GRAN ICONO VERDE
Nació como símbolo. En 1931, cuando el presidente Hoover pulsó desde Washington el botón que lo iluminaba a distancia, declarándolo oficialmente inaugurado, el Empire State Building (ESB) -que sería el edificio más alto del mundo durante los 40 años siguientes- simbolizaba el poder de la voluntad sobre los estragos económicos y morales de la Depresión. Levantado en poco más de 13 meses sobre un diseño (de William F. Lamb, de Shreve, Lamb & Harmon) pergeñado en 15 días, la construcción del rascacielos dio empleo diario a casi 4.000 obreros en un momento en que conseguir trabajo era el mayor anhelo de una nación todavía incrédula de la fragilidad del gran sueño americano. Jay Gatsby, el símbolo de una América en la que todo era posible, ya era solo un recuerdo.

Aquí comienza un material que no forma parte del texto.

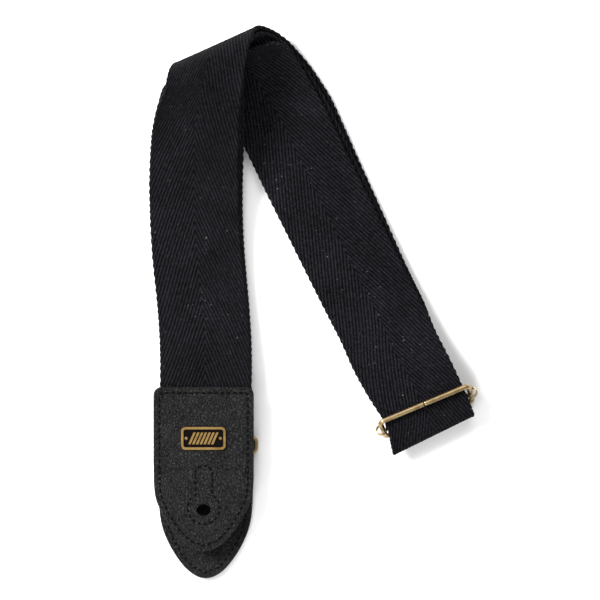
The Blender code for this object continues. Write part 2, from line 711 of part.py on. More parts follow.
def make_slider_bar(finish, collection):
    """A strip whose ends curl round the side wires: one flat strip bent along an open path."""
    side_x = (SLIDER_WIDTH - SLIDER_WIRE) / 2
    radius = SLIDER_WIRE / 2 + EYE_CLEARANCE + BAR_THICK / 2 + EYE_SLACK
    eye_x = side_x + EYE_SLACK
    right = []
    for k in range(17):
        angle = math.radians(180) - EYE_TURN * k / 16
        right.append(Vector((eye_x + radius * math.cos(angle), radius * math.sin(angle))))
    path = [Vector((-p.x, p.y)) for p in reversed(right)] + right
    bm = bmesh.new()
    lines = []
    for point in path:
        pair = []
        for side in (-1, 1):
            pair.append(bm.verts.new(slider_point(point.x, side * BAR_WIDTH / 2, point.y)))
        lines.append(pair)
    for here, there in zip(lines, lines[1:]):
        bm.faces.new((here[0], here[1], there[1], there[0]))
    bmesh.ops.scale(bm, vec=(MM, MM, MM), verts=bm.verts)
    mesh = bpy.data.meshes.new("slider_bar")
    bm.to_mesh(mesh)
    bm.free()
    obj = add_object("slider_bar", mesh, finish, collection)
    solidify = obj.modifiers.new("thickness", "SOLIDIFY")
    solidify.thickness = BAR_THICK * MM
    solidify.offset = 0.0
    solidify.use_even_offset = True


def make_badge(finish, collection):
    """A plain framed plate with raised bars, on two prongs."""
    face_z = TOP_PLY_Z + PLY_THICK / 2 + GAP
    bm = bmesh.new()
    size = Matrix.Diagonal((BADGE_WIDTH, BADGE_HEIGHT, BADGE_THICK, 1.0))
    centre = Matrix.Translation((FRONT_X, BADGE_Y, face_z + BADGE_THICK / 2))
    bmesh.ops.create_cube(bm, size=1.0, matrix=centre @ size)
    top = [f for f in bm.faces if f.normal.z > 0.9]
    bmesh.ops.inset_region(bm, faces=top, thickness=BADGE_RIM)
    for vert in {v for f in top for v in f.verts}:
        vert.co.z -= 0.4
    mesh = bpy.data.meshes.new("badge")
    bm.normal_update()
    bmesh.ops.scale(bm, vec=(MM, MM, MM), verts=bm.verts)
    bm.to_mesh(mesh)
    bm.free()
    badge = add_object("badge", mesh, finish, collection)
    bottom_z = TOP_PLY_Z - PLY_THICK / 2 - GAP - WASHER_THICK
    length = face_z + BADGE_THICK * 0.4 - bottom_z
    for side in (-1, 1):
        prong = bmesh.new()
        place = Matrix.Translation((FRONT_X + side * PRONG_SPACING / 2, BADGE_Y, bottom_z + length / 2))
        bmesh.ops.create_cone(
            prong,
            cap_ends=True,
            segments=12,
            radius1=PRONG_RADIUS,
            radius2=PRONG_RADIUS,
            depth=length,
            matrix=place,
        )
        cutter = finish_mesh(f"badge_prong_{side + 2}", prong, finish, helper_collection())
        cutter.hide_render = True
        cutter.display_type = "WIRE"
        join = badge.modifiers.new("prong", "BOOLEAN")
        join.operation = "UNION"
        join.object = cutter
    return badge


def helper_collection():
    found = bpy.data.collections.get("helpers")
    if found is None:
        found = new_collection("helpers")
        found.hide_render = True
    return found


def make_washer(finish, collection):
    outline = rounded_rectangle(PRONG_SPACING / 2 + 3, 3.0, 1.5)
    holes = [circle(side * PRONG_SPACING / 2, 0.0, PRONG_RADIUS + PRONG_CLEARANCE, 12) for side in (-1, 1)]
    washer = plate(outline, holes, WASHER_THICK)
    z = TOP_PLY_Z - PLY_THICK / 2 - GAP - WASHER_THICK / 2
    bmesh.ops.translate(washer, vec=(FRONT_X, BADGE_Y, z), verts=washer.verts)
    finish_mesh("badge_washer", washer, finish, collection)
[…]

Los propietarios del Empire State quieren que el edificio sea un hito en el combate contra las emisiones de carbono y el desperdicio de energía
Sus comienzos no fueron fáciles: más de la mitad de sus oficinas y espacios comerciales tardaron años en encontrar quien los alquilara (en la prensa se le llegó a poner el marbete de Empty -vacío- State Building), y sus propietarios pensaron repetidamente en venderlo. Hasta principios de los cincuenta cuando se convirtió en el segundo edificio de oficinas más grande de EE UU después del Pentágono, la gigantesca mole art déco de acero y hormigón no comenzó a ser rentable. Pero para entonces ya se había convertido en el gran icono de la ciudad, el equivalente a la torre Eiffel de París o el Big Ben de Londres, antiguas capitales del mundo a las que Nueva York había arrebatado el cetro. A la construcción del mito contribuyó desde el principio la cultura popular, que nunca ha dejado de utilizarlo. En 1933, un gigantesco orangután (King Kong, de Cooper y Shoedsack) de sentimientos demasiado humanos se encaramaba al pináculo que remata el edificio para defenderse a manotazos de los proyectiles de sus inhumanos cazadores. Irene Dunne y Charles Boyer, primero, y Cary Grant y Deborah Kerr, después, vivían su melodramático amor en el observatorio del piso 86 en sendas películas de Leo McCarey (Tú y yo, 1939 y 1957) que consagraron al ESB como un perfecto escenario romántico. La lista sería interminable. Hasta Joe Kavalier, uno de los protagonistas de la novela de Michael Chabon Las asombrosas aventuras de Kavalier and Clay (2000, Mondadori), se alquila un pequeño despacho en el edificio para proseguir su apasionante peripecia en torno a las posibilidades del escapismo y lo que significa ser judío en América.
Ahora sus propietarios se han empeñado en convertir el ESB -al que el 11 de septiembre restituyó su título de rascacielos más alto de la ciudad- en un símbolo verde, un hito del combate contra las venenosas emisiones de carbono y el desperdicio de energía. Sellarán mejor sus 6.500 ventanas, optimizarán los servicios de calefacción y aire acondicionado, enseñarán a los arrendatarios a usar más eficientemente el espacio que alquilan. El Empire, afirman, será el emblema global de la América que ahorra energía. Pero dudo que tenga más eficacia simbólica que la mirada de King Kong a su adorada Ann Darrow cuando comprende que todo está perdido.